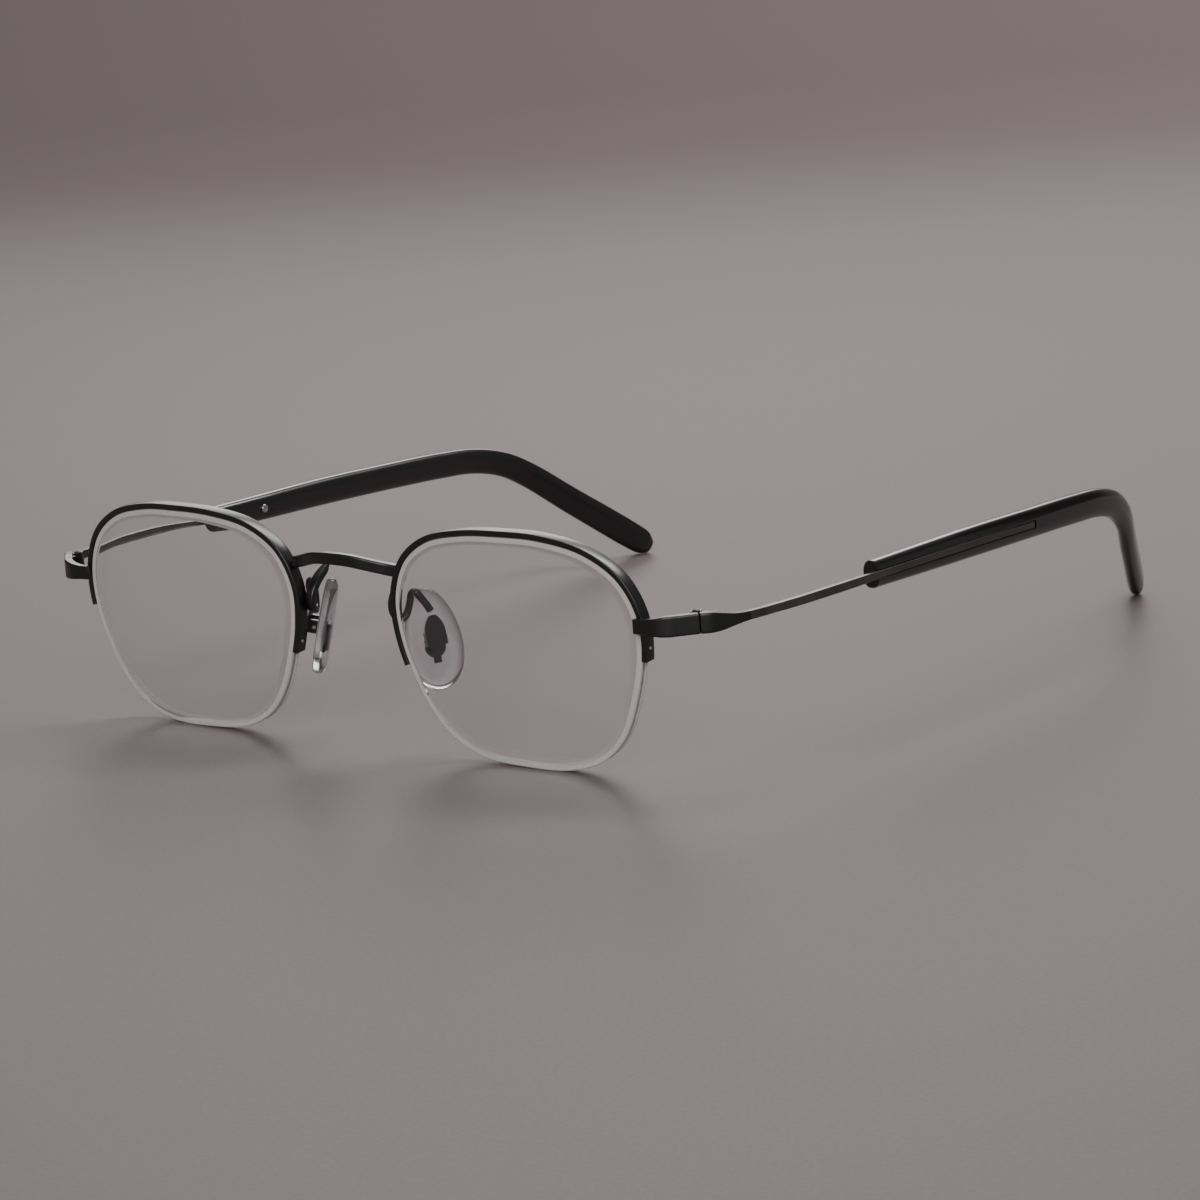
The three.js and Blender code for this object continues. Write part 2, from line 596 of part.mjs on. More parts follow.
function mirroredGeometry(geometry) {
  const copy = geometry.clone().scale(-1, 1, 1);
  const plain = copy.index ? copy : mergeVertices(copy);
  plain.setIndex(flipped(plain.index.array));
  return plain;
}

function mirrored(object) {
  const copy = object.isMesh
    ? mesh(object.name.replace('left', 'right'), mirroredGeometry(object.geometry), object.material)
    : new THREE.Group();
  const { x, y, z, w } = object.quaternion;
  copy.position.set(-object.position.x, object.position.y, object.position.z);
  copy.quaternion.set(x, -y, -z, w);
  for (const child of object.children) copy.add(mirrored(child));
  return copy;
}

const glasses = new THREE.Group();
glasses.name = 'half_rim_eyeglasses';
const left = leftHalf();
glasses.add(mesh('bridge', bridgeGeometry(), MATERIALS.blackMetal), left, mirrored(left));

// The origin is the middle of the base of the bounding box.
glasses.updateMatrixWorld(true);
const bounds = new THREE.Box3().setFromObject(glasses, true);
glasses.position.set(0, -(bounds.min.y + bounds.max.y) / 2, -bounds.min.z);
glasses.updateMatrixWorld(true);

export default glasses;
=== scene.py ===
"""Looks of the half rim eyeglasses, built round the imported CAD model.

Shapes are worked out in millimetres in the drawing frame, where the lens fronts stand at y = 0.
`place` turns them into metres in the row frame. The left half (+X) is drawn, and the right half mirrors it.
"""

import math

import bpy
import numpy as np
from mathutils import Matrix, Vector


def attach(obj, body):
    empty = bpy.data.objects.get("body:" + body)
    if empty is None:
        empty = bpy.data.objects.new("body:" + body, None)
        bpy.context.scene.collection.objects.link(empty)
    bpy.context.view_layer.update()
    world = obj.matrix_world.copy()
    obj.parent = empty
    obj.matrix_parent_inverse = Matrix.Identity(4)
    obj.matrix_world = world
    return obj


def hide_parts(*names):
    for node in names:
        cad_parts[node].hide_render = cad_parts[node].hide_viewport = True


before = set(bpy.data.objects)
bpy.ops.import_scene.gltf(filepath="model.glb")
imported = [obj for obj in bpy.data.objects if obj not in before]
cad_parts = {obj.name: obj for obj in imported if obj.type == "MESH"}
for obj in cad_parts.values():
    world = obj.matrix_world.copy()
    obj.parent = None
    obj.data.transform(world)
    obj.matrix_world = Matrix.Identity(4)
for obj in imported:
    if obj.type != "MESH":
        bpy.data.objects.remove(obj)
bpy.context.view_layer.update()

# ---- Driving dimensions, in mm ----

MM = 0.001
ROW_SHIFT = np.array([0.0, -76.214, -0.2474])  # from the drawing frame to the row frame
TILT = math.radians(5.6)
WRAP = math.radians(1.65)
GAP = 0.1

LENS_CENTRE = (34, 0, 19.3)
LENS_THICKNESS = 2.0
LENS_RADIUS = 90.0
LENS_OUTLINE = [
    (23, 0), (22.8, 6), (20, 11.5), (14.5, 15.3), (7, 17.1), (0, 17.4),
    (-8, 17), (-15.4, 15.3), (-20.6, 11.6), (-23.1, 6), (-22.9, 0), (-21.2, -5.8),
    (-18.8, -11), (-15.2, -15.4), (-9.5, -18.4), (0, -19.3), (8, -19.1), (13.6, -17.3),
    (18, -13.4), (21, -7.5),
]
GROUND_BAND = 0.8  # the ground band that shows just inside the lens edge, on its front
RIM_WIDTH, RIM_DEPTH, RIM_ROUND = 0.9, 2.2, 0.22
RIM_ENDS = {"nasal": -4.6, "temporal": -0.6}
CORD_RADIUS, CORD_SEAT, CORD_HOLE, CORD_FROM_END, CORD_PROUD = 0.26, -0.31, 0.38, 1.9, 0.15

BRIDGE_DEPTH, BRIDGE_HEIGHT = 1.5, 1.9
BRIDGE_HALF = [(0, -0.3, 31.4), (3.5, 0.1, 31.2), (7, 1.5, 30.35), (9.3, 2.65, 29.75), (10.75, 3.1, 29.5)]

# Lofted pieces: x, y, z, thickness across, height.
ENDPIECE = [
    (56.9, 2.35, 24.6, 0.9, 2.25), (58.4, 2.35, 24.6, 1.1, 2.3), (60.4, 2.5, 24.65, 1.3, 2.7),
    (62.2, 3.3, 24.75, 1.4, 3.1), (63.4, 4.4, 24.8, 1.4, 3.1), (64.5, 5.5, 24.85, 1.4, 3.1),
    (65.6, 6.6, 24.9, 1.4, 3.1),
]
TEMPLE = [
    (65.75, 6.75, 24.9, 1.4, 3.1), (66.9, 7.9, 24.9, 1.4, 3.1), (67.7, 9.2, 24.85, 1.3, 2.7),
    (68.5, 11.2, 24.85, 1.15, 1.9), (69.1, 13.4, 24.9, 1, 1.45), (69.6, 16, 24.95, 1, 1.35),
    (70.2, 20, 25.02, 1, 1.35), (70.8, 25, 25.08, 1, 1.35), (71.2, 32, 25.13, 1, 1.35),
    (71.3, 40, 25.13, 1, 1.3), (71.2, 47, 25.1, 0.9, 1.15), (71.15, 60, 25.05, 0.9, 1.15),
    (71.35, 76, 25, 0.9, 1.15), (71.05, 91.5, 24.7, 0.9, 1.15),
]
TIP = [
    (69.9, 45.8, 25.02, 2.9, 4.3), (69.9, 58, 25, 3.2, 4.6), (70.05, 75, 25, 3.3, 4.9),
    (69.8, 92, 24.75, 3.3, 4.9), (69.25, 107, 24.4, 3.2, 4.9), (68.5, 116.5, 23.8, 3.1, 4.8),
    (67.3, 124, 22, 3, 4.8),
    (65.7, 129.8, 18.9, 2.9, 4.9), (62.2, 137.3, 13.1, 2.9, 5.1), (58.6, 144.8, 7.4, 2.9, 5.3),
    (56.6, 149, 4.2, 2.9, 5.2), (55.5, 151.4, 2.4, 2.6, 4.6), (54.95, 152.6, 1.5, 1.5, 2.8),
]
PAD_ARM = [
    (8.5, 8.3, 28.6, 0.7, 0.5), (8.5, 7.2, 27.6, 1.2, 1.4), (8.55, 5.2, 26, 1.3, 1.7),
    (8.6, 3.95, 24, 1.3, 1.6),
    (8.8, 4.1, 22.2, 1.2, 1.5), (9.3, 5.3, 21.4, 1.1, 1.3), (9.9, 6.3, 22, 1, 1.1), (10.4, 6.85, 24, 1, 1),
    (10.8, 6.95, 25.4, 1, 1), (11.5, 7.1, 25.7, 1, 1), (12.1, 7.45, 24.8, 1, 1), (12.6, 8.1, 23.6, 1, 1),
    (12.9, 8.65, 22.5, 1, 1),
]
HINGE_CENTRE = Vector((64.45, 7.75, 24.9))
CHANNEL_END, CHANNEL_SPARE, CHANNEL_OPEN = 92.0, 0.12, 2.0
INLAY_FROM = 40
RIVET_Y, RIVET_HEAD, RIVET_SHAFT, RIVET_HEIGHT = 57.6, 0.75, 0.35, 0.35

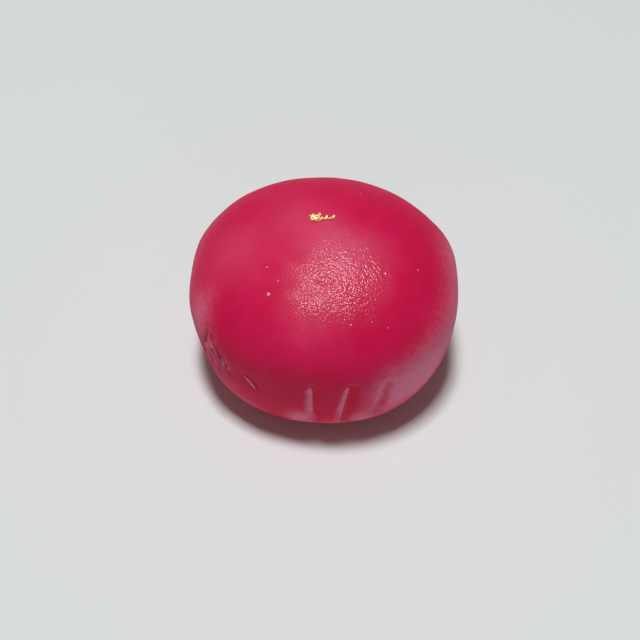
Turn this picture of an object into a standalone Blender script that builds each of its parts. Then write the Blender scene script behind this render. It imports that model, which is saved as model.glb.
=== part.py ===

### TASK DETAILS
Extract each line of the listing above, copying it word for word.

### SOLVED EXERCISE
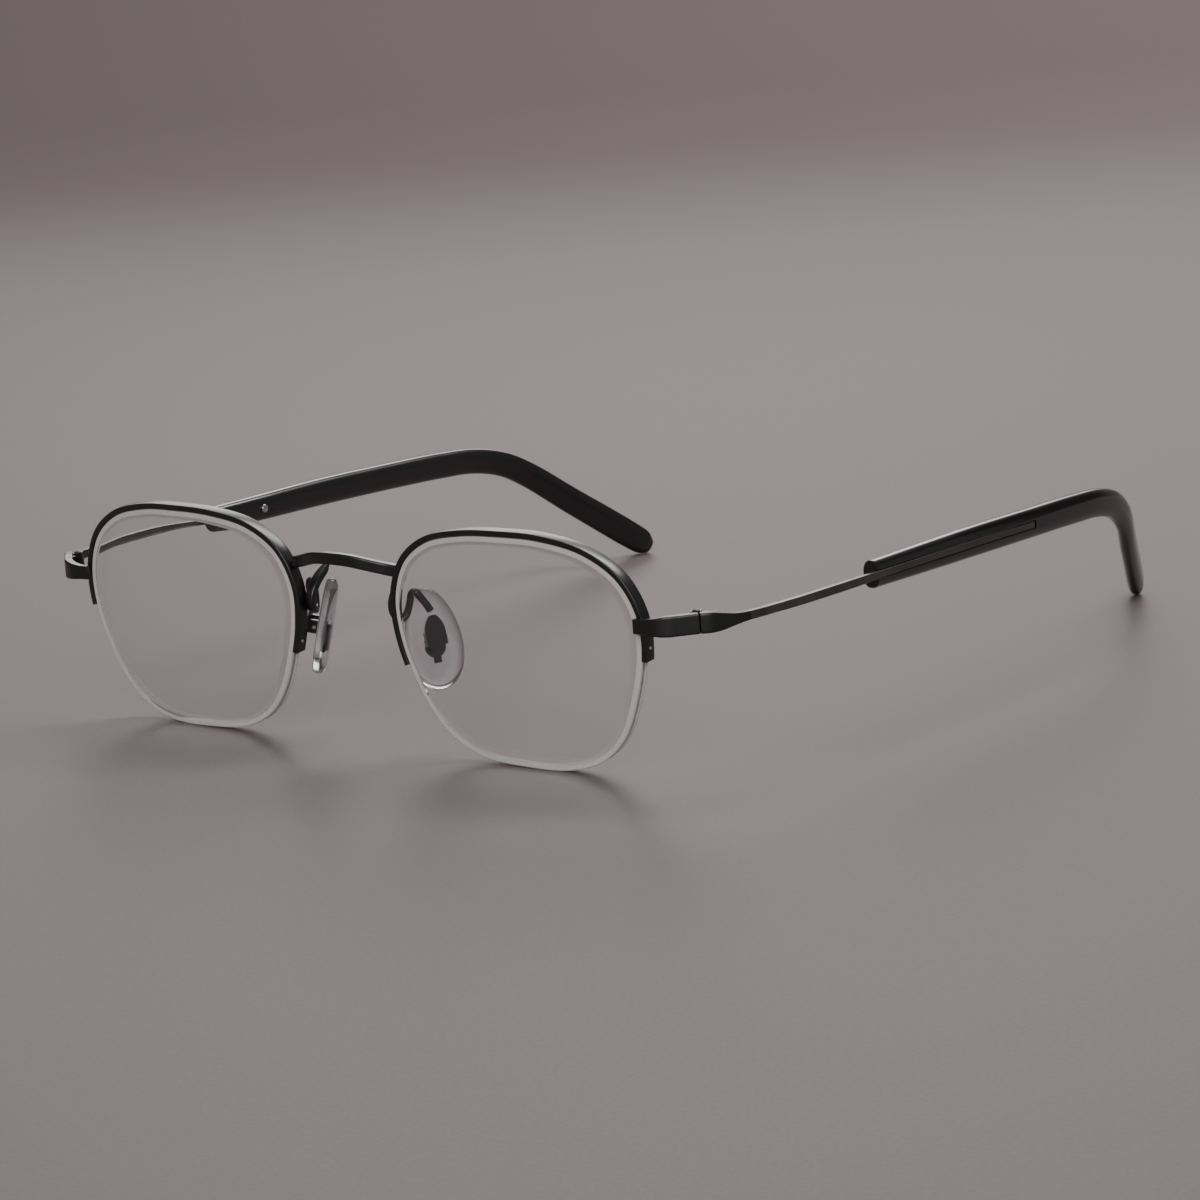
The three.js and Blender code for this object continues. Write part 2, from line 596 of part.mjs on. More parts follow.
function mirroredGeometry(geometry) {
  const copy = geometry.clone().scale(-1, 1, 1);
  const plain = copy.index ? copy : mergeVertices(copy);
  plain.setIndex(flipped(plain.index.array));
  return plain;
}

function mirrored(object) {
  const copy = object.isMesh
    ? mesh(object.name.replace('left', 'right'), mirroredGeometry(object.geometry), object.material)
    : new THREE.Group();
  const { x, y, z, w } = object.quaternion;
  copy.position.set(-object.position.x, object.position.y, object.position.z);
  copy.quaternion.set(x, -y, -z, w);
  for (const child of object.children) copy.add(mirrored(child));
  return copy;
}

const glasses = new THREE.Group();
glasses.name = 'half_rim_eyeglasses';
const left = leftHalf();
glasses.add(mesh('bridge', bridgeGeometry(), MATERIALS.blackMetal), left, mirrored(left));

// The origin is the middle of the base of the bounding box.
glasses.updateMatrixWorld(true);
const bounds = new THREE.Box3().setFromObject(glasses, true);
glasses.position.set(0, -(bounds.min.y + bounds.max.y) / 2, -bounds.min.z);
glasses.updateMatrixWorld(true);

export default glasses;
=== scene.py ===
"""Looks of the half rim eyeglasses, built round the imported CAD model.

Shapes are worked out in millimetres in the drawing frame, where the lens fronts stand at y = 0.
`place` turns them into metres in the row frame. The left half (+X) is drawn, and the right half mirrors it.
"""

import math

import bpy
import numpy as np
from mathutils import Matrix, Vector


def attach(obj, body):
    empty = bpy.data.objects.get("body:" + body)
    if empty is None:
        empty = bpy.data.objects.new("body:" + body, None)
        bpy.context.scene.collection.objects.link(empty)
    bpy.context.view_layer.update()
    world = obj.matrix_world.copy()
    obj.parent = empty
    obj.matrix_parent_inverse = Matrix.Identity(4)
    obj.matrix_world = world
    return obj


def hide_parts(*names):
    for node in names:
        cad_parts[node].hide_render = cad_parts[node].hide_viewport = True


before = set(bpy.data.objects)
bpy.ops.import_scene.gltf(filepath="model.glb")
imported = [obj for obj in bpy.data.objects if obj not in before]
cad_parts = {obj.name: obj for obj in imported if obj.type == "MESH"}
for obj in cad_parts.values():
    world = obj.matrix_world.copy()
    obj.parent = None
    obj.data.transform(world)
    obj.matrix_world = Matrix.Identity(4)
for obj in imported:
    if obj.type != "MESH":
        bpy.data.objects.remove(obj)
bpy.context.view_layer.update()

# ---- Driving dimensions, in mm ----

MM = 0.001
ROW_SHIFT = np.array([0.0, -76.214, -0.2474])  # from the drawing frame to the row frame
TILT = math.radians(5.6)
WRAP = math.radians(1.65)
GAP = 0.1

LENS_CENTRE = (34, 0, 19.3)
LENS_THICKNESS = 2.0
LENS_RADIUS = 90.0
LENS_OUTLINE = [
    (23, 0), (22.8, 6), (20, 11.5), (14.5, 15.3), (7, 17.1), (0, 17.4),
    (-8, 17), (-15.4, 15.3), (-20.6, 11.6), (-23.1, 6), (-22.9, 0), (-21.2, -5.8),
    (-18.8, -11), (-15.2, -15.4), (-9.5, -18.4), (0, -19.3), (8, -19.1), (13.6, -17.3),
    (18, -13.4), (21, -7.5),
]
GROUND_BAND = 0.8  # the ground band that shows just inside the lens edge, on its front
RIM_WIDTH, RIM_DEPTH, RIM_ROUND = 0.9, 2.2, 0.22
RIM_ENDS = {"nasal": -4.6, "temporal": -0.6}
CORD_RADIUS, CORD_SEAT, CORD_HOLE, CORD_FROM_END, CORD_PROUD = 0.26, -0.31, 0.38, 1.9, 0.15

BRIDGE_DEPTH, BRIDGE_HEIGHT = 1.5, 1.9
BRIDGE_HALF = [(0, -0.3, 31.4), (3.5, 0.1, 31.2), (7, 1.5, 30.35), (9.3, 2.65, 29.75), (10.75, 3.1, 29.5)]

# Lofted pieces: x, y, z, thickness across, height.
ENDPIECE = [
    (56.9, 2.35, 24.6, 0.9, 2.25), (58.4, 2.35, 24.6, 1.1, 2.3), (60.4, 2.5, 24.65, 1.3, 2.7),
    (62.2, 3.3, 24.75, 1.4, 3.1), (63.4, 4.4, 24.8, 1.4, 3.1), (64.5, 5.5, 24.85, 1.4, 3.1),
    (65.6, 6.6, 24.9, 1.4, 3.1),
]
TEMPLE = [
    (65.75, 6.75, 24.9, 1.4, 3.1), (66.9, 7.9, 24.9, 1.4, 3.1), (67.7, 9.2, 24.85, 1.3, 2.7),
    (68.5, 11.2, 24.85, 1.15, 1.9), (69.1, 13.4, 24.9, 1, 1.45), (69.6, 16, 24.95, 1, 1.35),
    (70.2, 20, 25.02, 1, 1.35), (70.8, 25, 25.08, 1, 1.35), (71.2, 32, 25.13, 1, 1.35),
    (71.3, 40, 25.13, 1, 1.3), (71.2, 47, 25.1, 0.9, 1.15), (71.15, 60, 25.05, 0.9, 1.15),
    (71.35, 76, 25, 0.9, 1.15), (71.05, 91.5, 24.7, 0.9, 1.15),
]
TIP = [
    (69.9, 45.8, 25.02, 2.9, 4.3), (69.9, 58, 25, 3.2, 4.6), (70.05, 75, 25, 3.3, 4.9),
    (69.8, 92, 24.75, 3.3, 4.9), (69.25, 107, 24.4, 3.2, 4.9), (68.5, 116.5, 23.8, 3.1, 4.8),
    (67.3, 124, 22, 3, 4.8),
    (65.7, 129.8, 18.9, 2.9, 4.9), (62.2, 137.3, 13.1, 2.9, 5.1), (58.6, 144.8, 7.4, 2.9, 5.3),
    (56.6, 149, 4.2, 2.9, 5.2), (55.5, 151.4, 2.4, 2.6, 4.6), (54.95, 152.6, 1.5, 1.5, 2.8),
]
PAD_ARM = [
    (8.5, 8.3, 28.6, 0.7, 0.5), (8.5, 7.2, 27.6, 1.2, 1.4), (8.55, 5.2, 26, 1.3, 1.7),
    (8.6, 3.95, 24, 1.3, 1.6),
    (8.8, 4.1, 22.2, 1.2, 1.5), (9.3, 5.3, 21.4, 1.1, 1.3), (9.9, 6.3, 22, 1, 1.1), (10.4, 6.85, 24, 1, 1),
    (10.8, 6.95, 25.4, 1, 1), (11.5, 7.1, 25.7, 1, 1), (12.1, 7.45, 24.8, 1, 1), (12.6, 8.1, 23.6, 1, 1),
    (12.9, 8.65, 22.5, 1, 1),
]
HINGE_CENTRE = Vector((64.45, 7.75, 24.9))
CHANNEL_END, CHANNEL_SPARE, CHANNEL_OPEN = 92.0, 0.12, 2.0
INLAY_FROM = 40
RIVET_Y, RIVET_HEAD, RIVET_SHAFT, RIVET_HEIGHT = 57.6, 0.75, 0.35, 0.35

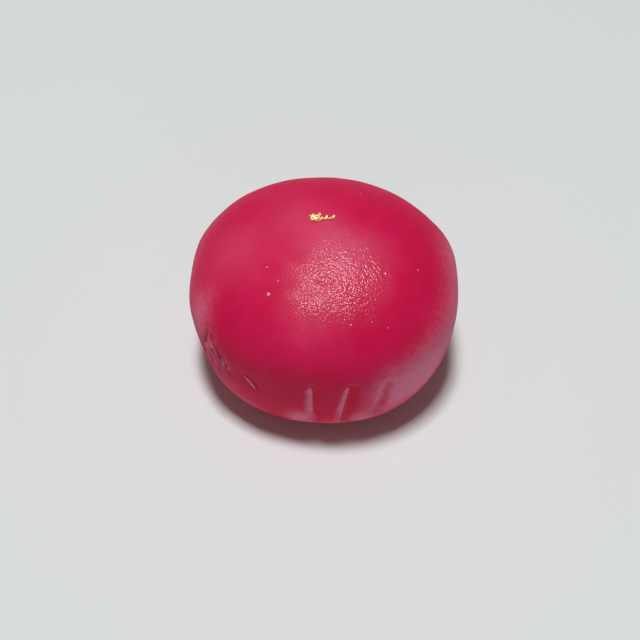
Turn this picture of an object into a standalone Blender script that builds each of its parts. Then write the Blender scene script behind this render. It imports that model, which is saved as model.glb.
=== part.py ===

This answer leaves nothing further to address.